[WHAT IS NEEDED]: Restate the complete material exactly.

[AVAILABLE DATA]:

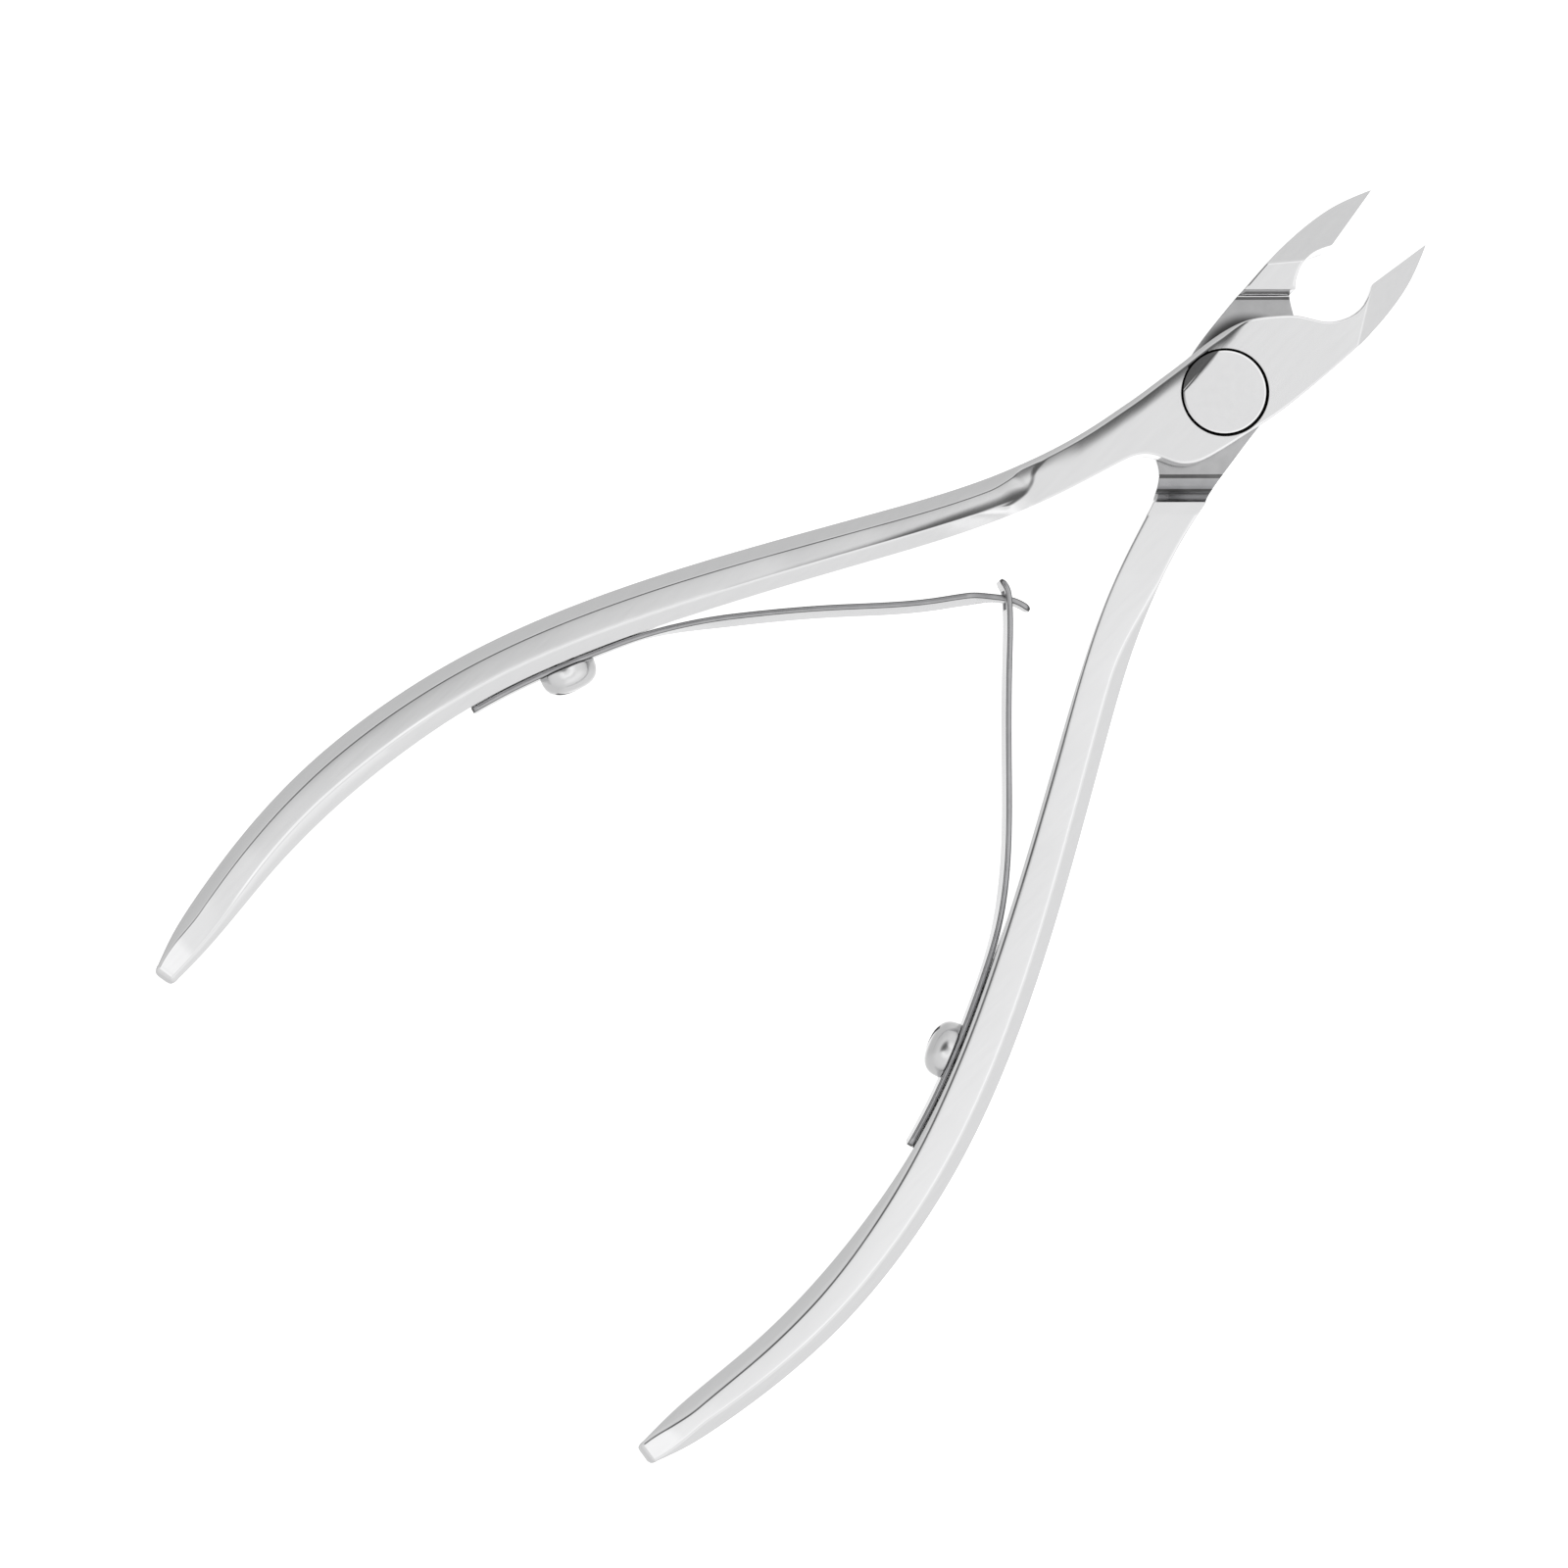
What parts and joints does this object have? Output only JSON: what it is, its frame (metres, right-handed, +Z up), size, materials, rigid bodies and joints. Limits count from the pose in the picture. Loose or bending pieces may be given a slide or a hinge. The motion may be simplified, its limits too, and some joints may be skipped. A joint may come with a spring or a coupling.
{
  "type": "cuticle nipper",
  "caption": "Lap-jointed cuticle nipper with curved handles, pointed cutting jaws and two interlocking leaf springs that open it.",
  "frame": {"origin": "on the pivot's axis, on the plane that the nipper lies on", "axes": "+X from the handles towards the jaws, +Y towards the front lever's handle, +Z up along the pivot's axis"},
  "size_m": [0.1106, 0.061, 0.007],
  "materials": {
    "lever_steel": "polished stainless steel",
    "rivet_steel": "polished stainless steel, ground flush",
    "spring_steel": "satin spring steel",
    "screw_steel": "polished stainless steel"
  },
  "bodies": {
    "rear_lever": {"rear_lever": "lever_steel", "pivot_rivet": "rivet_steel", "rear_spring": "spring_steel", "rear_spring_screw": "screw_steel"},
    "front_lever": {"front_lever": "lever_steel", "front_spring": "spring_steel", "front_spring_screw": "screw_steel"}
  },
  "joints": [
    {"name": "squeeze", "type": "hinge", "parent": "rear_lever", "child": "front_lever", "pos_m": [0, 0, 0.0035], "axis": [0, 0, 1], "range_deg": [0, 17], "stiffness_Nm_per_rad": 0.8, "springref_deg": -2.86, "deforming": ["front_spring", "rear_spring"]}
  ]
}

[OUTPUT OF THE EXERCISE]:
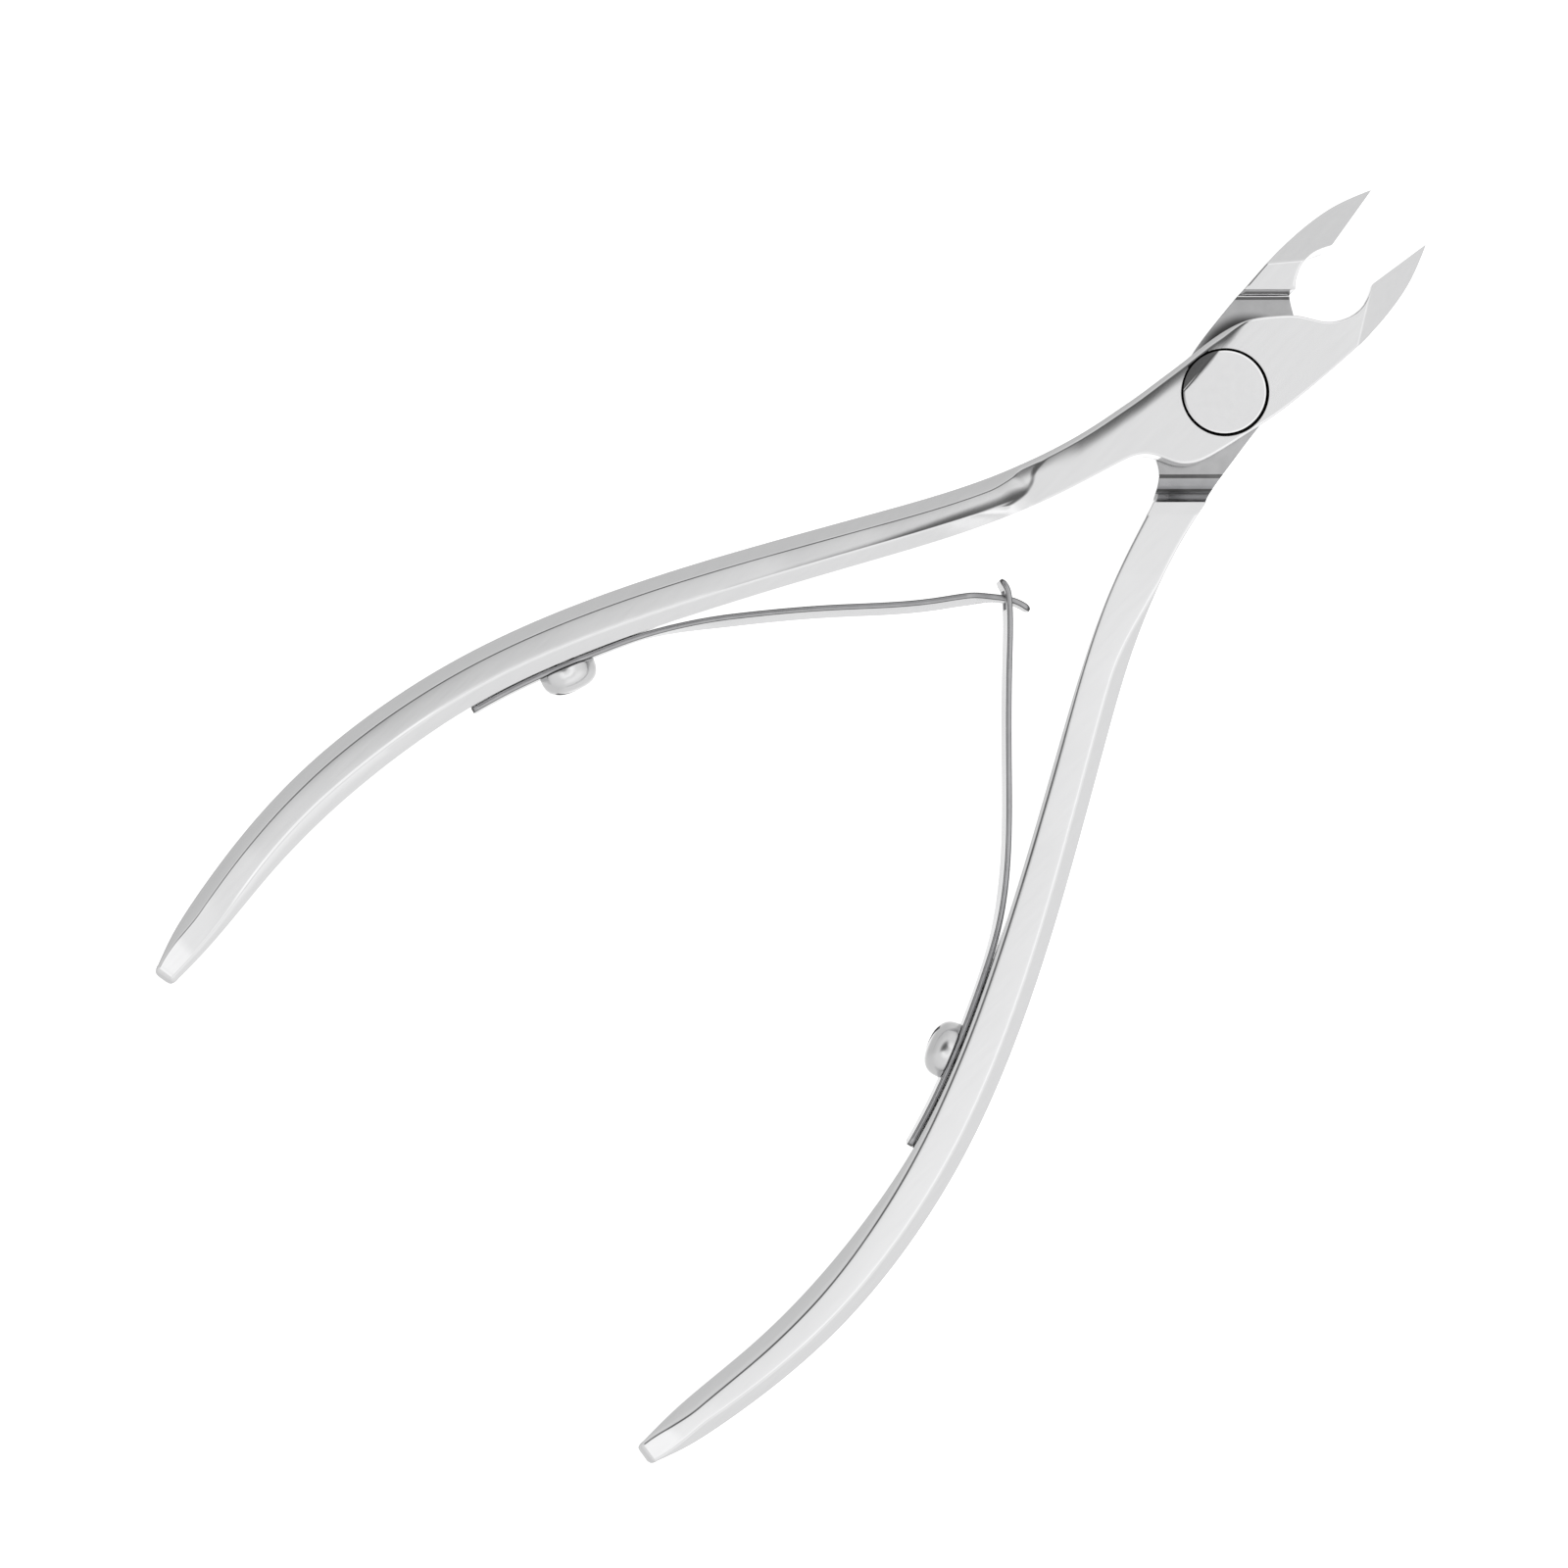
What parts and joints does this object have? Output only JSON: what it is, its frame (metres, right-handed, +Z up), size, materials, rigid bodies and joints. Limits count from the pose in the picture. Loose or bending pieces may be given a slide or a hinge. The motion may be simplified, its limits too, and some joints may be skipped. A joint may come with a spring or a coupling.
{
  "type": "cuticle nipper",
  "caption": "Lap-jointed cuticle nipper with curved handles, pointed cutting jaws and two interlocking leaf springs that open it.",
  "frame": {"origin": "on the pivot's axis, on the plane that the nipper lies on", "axes": "+X from the handles towards the jaws, +Y towards the front lever's handle, +Z up along the pivot's axis"},
  "size_m": [0.1106, 0.061, 0.007],
  "materials": {
    "lever_steel": "polished stainless steel",
    "rivet_steel": "polished stainless steel, ground flush",
    "spring_steel": "satin spring steel",
    "screw_steel": "polished stainless steel"
  },
  "bodies": {
    "rear_lever": {"rear_lever": "lever_steel", "pivot_rivet": "rivet_steel", "rear_spring": "spring_steel", "rear_spring_screw": "screw_steel"},
    "front_lever": {"front_lever": "lever_steel", "front_spring": "spring_steel", "front_spring_screw": "screw_steel"}
  },
  "joints": [
    {"name": "squeeze", "type": "hinge", "parent": "rear_lever", "child": "front_lever", "pos_m": [0, 0, 0.0035], "axis": [0, 0, 1], "range_deg": [0, 17], "stiffness_Nm_per_rad": 0.8, "springref_deg": -2.86, "deforming": ["front_spring", "rear_spring"]}
  ]
}